Lemon Layer Cake Recipe



300g plain flour

2 1/2 teaspoons baking powder

1/4 tsp salt

4 large eggs

300g caster sugar

115g unsalted butter

250ml milk

3 tsp vanilla extract

3 tsp vegetable oil

3 tbsp lemon zest

88ml lemon juice

1/4 tsp natural lemon extract


250 g butter - soft at room temperature

500g icing sugar

Zest of 5 lemons

1 tbsp lemon juice 

Dash of milk (depending on consistency of buttercream)


Preheat oven to 180°C/350°F (160°C fan) and grease 3 x 8” cake pans with butter, then line with parchment/baking paper.

Start by combining your dry ingredients together by whisking the flour, baking powder and salt in a large bowl. Set aside.

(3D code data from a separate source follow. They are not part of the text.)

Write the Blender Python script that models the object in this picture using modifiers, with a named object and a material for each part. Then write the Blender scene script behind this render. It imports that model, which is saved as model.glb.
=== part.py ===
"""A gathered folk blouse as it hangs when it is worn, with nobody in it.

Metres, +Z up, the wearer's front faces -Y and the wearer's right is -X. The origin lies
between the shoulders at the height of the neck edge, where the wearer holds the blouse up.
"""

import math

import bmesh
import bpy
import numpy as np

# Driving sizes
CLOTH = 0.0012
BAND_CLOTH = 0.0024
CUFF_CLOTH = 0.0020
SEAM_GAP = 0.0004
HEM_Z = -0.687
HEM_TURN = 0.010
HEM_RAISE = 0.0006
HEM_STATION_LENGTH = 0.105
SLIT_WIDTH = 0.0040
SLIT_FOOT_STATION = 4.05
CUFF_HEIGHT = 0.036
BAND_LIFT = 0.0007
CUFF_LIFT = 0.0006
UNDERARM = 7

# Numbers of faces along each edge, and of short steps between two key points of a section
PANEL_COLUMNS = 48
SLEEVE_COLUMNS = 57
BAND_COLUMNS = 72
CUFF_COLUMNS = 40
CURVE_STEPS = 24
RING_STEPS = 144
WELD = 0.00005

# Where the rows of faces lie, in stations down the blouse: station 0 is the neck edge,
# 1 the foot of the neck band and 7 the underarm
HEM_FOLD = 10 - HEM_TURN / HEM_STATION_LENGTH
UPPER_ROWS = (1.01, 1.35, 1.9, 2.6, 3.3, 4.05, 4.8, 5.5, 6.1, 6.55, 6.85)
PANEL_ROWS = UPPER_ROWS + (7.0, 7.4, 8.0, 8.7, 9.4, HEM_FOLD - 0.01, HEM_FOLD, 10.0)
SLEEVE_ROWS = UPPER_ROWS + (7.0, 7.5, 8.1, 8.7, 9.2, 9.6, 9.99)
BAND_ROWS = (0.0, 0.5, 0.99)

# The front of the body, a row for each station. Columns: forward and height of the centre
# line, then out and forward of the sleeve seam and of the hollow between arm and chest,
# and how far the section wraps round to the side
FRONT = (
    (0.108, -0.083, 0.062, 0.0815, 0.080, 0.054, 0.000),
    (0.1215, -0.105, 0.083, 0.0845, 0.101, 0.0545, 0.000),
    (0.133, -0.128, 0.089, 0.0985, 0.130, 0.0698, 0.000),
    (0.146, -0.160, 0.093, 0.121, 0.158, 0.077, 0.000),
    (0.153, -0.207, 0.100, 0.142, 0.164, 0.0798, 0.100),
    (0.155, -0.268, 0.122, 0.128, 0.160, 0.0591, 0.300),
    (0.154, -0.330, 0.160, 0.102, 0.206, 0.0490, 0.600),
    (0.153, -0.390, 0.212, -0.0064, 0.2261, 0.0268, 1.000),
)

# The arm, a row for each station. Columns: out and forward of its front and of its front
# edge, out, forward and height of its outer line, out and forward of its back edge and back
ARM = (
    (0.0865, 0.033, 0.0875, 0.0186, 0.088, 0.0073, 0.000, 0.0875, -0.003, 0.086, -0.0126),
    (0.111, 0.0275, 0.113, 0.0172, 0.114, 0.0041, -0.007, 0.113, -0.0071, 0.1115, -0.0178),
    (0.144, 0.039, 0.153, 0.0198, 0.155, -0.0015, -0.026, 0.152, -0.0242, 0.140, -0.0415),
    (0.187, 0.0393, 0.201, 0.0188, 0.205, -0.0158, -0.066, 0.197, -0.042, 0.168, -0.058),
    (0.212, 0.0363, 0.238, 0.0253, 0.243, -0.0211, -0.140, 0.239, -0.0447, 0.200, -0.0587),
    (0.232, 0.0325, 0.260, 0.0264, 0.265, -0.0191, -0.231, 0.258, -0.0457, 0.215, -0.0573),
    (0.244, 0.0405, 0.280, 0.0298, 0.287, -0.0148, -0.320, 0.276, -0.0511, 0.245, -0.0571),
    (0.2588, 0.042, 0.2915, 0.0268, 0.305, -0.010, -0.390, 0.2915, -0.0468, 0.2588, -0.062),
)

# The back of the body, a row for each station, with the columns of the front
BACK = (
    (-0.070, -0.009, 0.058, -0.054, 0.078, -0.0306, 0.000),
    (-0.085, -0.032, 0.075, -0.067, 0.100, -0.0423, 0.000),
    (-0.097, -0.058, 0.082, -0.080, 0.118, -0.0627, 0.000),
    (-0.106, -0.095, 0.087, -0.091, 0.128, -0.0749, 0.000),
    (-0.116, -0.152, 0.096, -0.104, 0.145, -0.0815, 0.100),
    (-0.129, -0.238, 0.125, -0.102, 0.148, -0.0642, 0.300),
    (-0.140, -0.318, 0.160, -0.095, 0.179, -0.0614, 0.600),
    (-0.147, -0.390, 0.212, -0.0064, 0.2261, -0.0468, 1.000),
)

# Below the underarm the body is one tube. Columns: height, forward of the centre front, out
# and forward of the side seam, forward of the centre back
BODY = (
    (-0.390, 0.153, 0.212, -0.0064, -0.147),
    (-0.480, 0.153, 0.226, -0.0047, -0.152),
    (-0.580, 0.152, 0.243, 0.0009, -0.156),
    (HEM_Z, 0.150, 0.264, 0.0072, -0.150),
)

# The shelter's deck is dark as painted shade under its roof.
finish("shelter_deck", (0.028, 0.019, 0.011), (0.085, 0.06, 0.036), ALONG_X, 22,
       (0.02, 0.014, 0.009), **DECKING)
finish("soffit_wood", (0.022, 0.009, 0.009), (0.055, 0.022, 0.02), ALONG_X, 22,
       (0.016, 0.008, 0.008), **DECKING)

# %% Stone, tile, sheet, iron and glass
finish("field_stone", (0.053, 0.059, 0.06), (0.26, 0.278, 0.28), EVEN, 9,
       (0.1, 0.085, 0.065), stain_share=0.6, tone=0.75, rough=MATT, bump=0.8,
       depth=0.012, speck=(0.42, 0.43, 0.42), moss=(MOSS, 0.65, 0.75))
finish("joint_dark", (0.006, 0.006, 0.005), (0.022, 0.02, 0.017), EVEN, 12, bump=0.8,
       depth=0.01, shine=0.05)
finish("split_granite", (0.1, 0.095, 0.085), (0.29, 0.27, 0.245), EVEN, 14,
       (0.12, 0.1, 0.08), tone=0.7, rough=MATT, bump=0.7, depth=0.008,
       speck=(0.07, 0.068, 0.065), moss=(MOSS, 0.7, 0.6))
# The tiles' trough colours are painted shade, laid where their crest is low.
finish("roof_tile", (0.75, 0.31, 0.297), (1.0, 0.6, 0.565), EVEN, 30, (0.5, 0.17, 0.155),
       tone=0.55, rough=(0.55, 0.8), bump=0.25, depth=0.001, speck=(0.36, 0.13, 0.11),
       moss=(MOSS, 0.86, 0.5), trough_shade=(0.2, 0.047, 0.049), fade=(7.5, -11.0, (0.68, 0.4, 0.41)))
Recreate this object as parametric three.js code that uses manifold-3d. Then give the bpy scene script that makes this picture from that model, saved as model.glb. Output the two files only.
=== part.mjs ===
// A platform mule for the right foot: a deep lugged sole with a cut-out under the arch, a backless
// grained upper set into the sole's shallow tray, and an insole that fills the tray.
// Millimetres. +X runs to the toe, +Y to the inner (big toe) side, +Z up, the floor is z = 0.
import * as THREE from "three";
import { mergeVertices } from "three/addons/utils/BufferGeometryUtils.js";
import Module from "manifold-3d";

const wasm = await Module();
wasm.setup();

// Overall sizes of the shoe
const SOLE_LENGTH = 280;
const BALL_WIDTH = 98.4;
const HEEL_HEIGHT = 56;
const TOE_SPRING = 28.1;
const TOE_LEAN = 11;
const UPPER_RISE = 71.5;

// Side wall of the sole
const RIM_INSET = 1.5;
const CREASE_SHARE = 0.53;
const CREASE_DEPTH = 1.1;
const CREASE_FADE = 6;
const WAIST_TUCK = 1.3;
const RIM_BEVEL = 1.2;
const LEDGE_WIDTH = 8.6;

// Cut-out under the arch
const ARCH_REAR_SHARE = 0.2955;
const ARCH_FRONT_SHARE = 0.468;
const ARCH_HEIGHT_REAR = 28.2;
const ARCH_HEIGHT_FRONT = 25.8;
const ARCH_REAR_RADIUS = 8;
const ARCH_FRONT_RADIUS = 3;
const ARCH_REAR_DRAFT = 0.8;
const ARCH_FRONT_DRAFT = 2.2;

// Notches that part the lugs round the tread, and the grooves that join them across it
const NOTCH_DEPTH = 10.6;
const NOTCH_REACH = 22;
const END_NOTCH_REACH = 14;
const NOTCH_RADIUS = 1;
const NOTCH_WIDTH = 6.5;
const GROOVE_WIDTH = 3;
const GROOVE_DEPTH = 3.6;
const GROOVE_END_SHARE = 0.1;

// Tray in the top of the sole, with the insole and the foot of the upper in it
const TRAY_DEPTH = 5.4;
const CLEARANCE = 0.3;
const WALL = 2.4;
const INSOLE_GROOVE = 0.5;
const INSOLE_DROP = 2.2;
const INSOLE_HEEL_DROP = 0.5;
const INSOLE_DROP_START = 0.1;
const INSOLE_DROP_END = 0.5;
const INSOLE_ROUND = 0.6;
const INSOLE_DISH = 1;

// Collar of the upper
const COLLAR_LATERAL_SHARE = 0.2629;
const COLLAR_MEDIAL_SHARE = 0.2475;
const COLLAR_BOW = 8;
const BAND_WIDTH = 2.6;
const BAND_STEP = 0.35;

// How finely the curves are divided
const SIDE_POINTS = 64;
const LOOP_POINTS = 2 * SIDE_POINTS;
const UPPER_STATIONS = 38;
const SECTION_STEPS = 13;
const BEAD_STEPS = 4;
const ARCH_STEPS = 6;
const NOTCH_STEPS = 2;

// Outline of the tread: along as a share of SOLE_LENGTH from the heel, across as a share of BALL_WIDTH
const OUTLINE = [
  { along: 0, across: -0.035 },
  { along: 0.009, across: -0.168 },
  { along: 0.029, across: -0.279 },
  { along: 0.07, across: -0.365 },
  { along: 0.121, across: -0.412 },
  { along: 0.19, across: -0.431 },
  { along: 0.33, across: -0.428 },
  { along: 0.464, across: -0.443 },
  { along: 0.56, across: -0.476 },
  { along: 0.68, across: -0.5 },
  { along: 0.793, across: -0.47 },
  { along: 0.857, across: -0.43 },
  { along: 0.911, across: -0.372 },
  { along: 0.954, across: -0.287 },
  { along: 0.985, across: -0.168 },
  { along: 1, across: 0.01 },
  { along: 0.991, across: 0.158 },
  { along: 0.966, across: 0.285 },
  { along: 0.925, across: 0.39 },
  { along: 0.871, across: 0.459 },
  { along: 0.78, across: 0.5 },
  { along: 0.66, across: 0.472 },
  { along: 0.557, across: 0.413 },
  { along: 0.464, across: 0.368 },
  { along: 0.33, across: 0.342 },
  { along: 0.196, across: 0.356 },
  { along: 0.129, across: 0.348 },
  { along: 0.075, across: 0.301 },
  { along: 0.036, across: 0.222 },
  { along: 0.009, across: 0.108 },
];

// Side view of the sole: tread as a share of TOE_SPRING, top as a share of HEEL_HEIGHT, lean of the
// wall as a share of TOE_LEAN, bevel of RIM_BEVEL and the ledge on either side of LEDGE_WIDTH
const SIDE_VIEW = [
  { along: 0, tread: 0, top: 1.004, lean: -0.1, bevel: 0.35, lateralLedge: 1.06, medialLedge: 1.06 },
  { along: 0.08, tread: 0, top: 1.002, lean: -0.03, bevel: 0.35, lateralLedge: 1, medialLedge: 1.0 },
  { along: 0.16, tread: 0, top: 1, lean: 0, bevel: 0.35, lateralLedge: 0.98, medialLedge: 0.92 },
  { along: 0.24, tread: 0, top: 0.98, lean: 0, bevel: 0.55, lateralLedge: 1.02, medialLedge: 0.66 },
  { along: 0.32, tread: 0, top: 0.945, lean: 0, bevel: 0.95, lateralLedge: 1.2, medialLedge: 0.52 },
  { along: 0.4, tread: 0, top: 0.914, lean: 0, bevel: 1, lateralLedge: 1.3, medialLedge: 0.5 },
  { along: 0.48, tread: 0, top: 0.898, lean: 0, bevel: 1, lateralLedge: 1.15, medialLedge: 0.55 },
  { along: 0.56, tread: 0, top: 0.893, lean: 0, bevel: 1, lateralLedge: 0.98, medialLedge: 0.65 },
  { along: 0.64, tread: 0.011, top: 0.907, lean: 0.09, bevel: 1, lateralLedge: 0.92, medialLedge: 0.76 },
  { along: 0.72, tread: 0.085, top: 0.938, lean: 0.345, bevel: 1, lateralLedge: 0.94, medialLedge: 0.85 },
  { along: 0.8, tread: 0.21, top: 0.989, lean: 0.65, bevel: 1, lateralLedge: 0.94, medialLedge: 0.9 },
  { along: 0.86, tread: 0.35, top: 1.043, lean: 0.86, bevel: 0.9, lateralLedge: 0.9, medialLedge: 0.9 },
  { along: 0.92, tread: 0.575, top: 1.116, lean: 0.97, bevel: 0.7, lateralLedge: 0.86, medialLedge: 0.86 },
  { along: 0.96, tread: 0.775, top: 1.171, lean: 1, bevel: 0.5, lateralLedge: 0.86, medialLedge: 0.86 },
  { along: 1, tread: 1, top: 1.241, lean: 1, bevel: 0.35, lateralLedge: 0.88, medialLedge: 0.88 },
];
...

In another bowl, beat eggs for 30 seconds with a mixer or hand beater. Pour the sugar in and beat until white and tripled in size.

Add your butter and milk together and put in the microwave on a low setting for 2 minutes only until the butter is melted.

When the egg has tripled in size, add the flour to the mixture in 3 sections mix until you can no longer see flour and stop.

Pour hot buttery milk, vanilla, lemon juice and zest and oil into the now empty flour bowl.

Add the Egg batter to the Milk-butter. Use a whisk to mix until smooth. The batter should be smooth and pourable. Pour into your x3 tins.

Bake 23 minutes or until golden and a toothpick inserted into the centre comes out clean.

Cool in cake pans for 15 minutes, then gently turn out onto cooling racks.


Beat the butter until it is soft.

Add the icing sugar and beat until combined.

Zest 5 lemons and squeeze the juice from the lemons until you have 1 tbsp.

Add the lemon zest to the buttercream and beat.

Add 1sp of lemon juice at a time and beat into the mixture.

Spread evenly onto the cake and around the sides.

Once the buttercream has hardened melt 200g of white chocolate and pour over the top.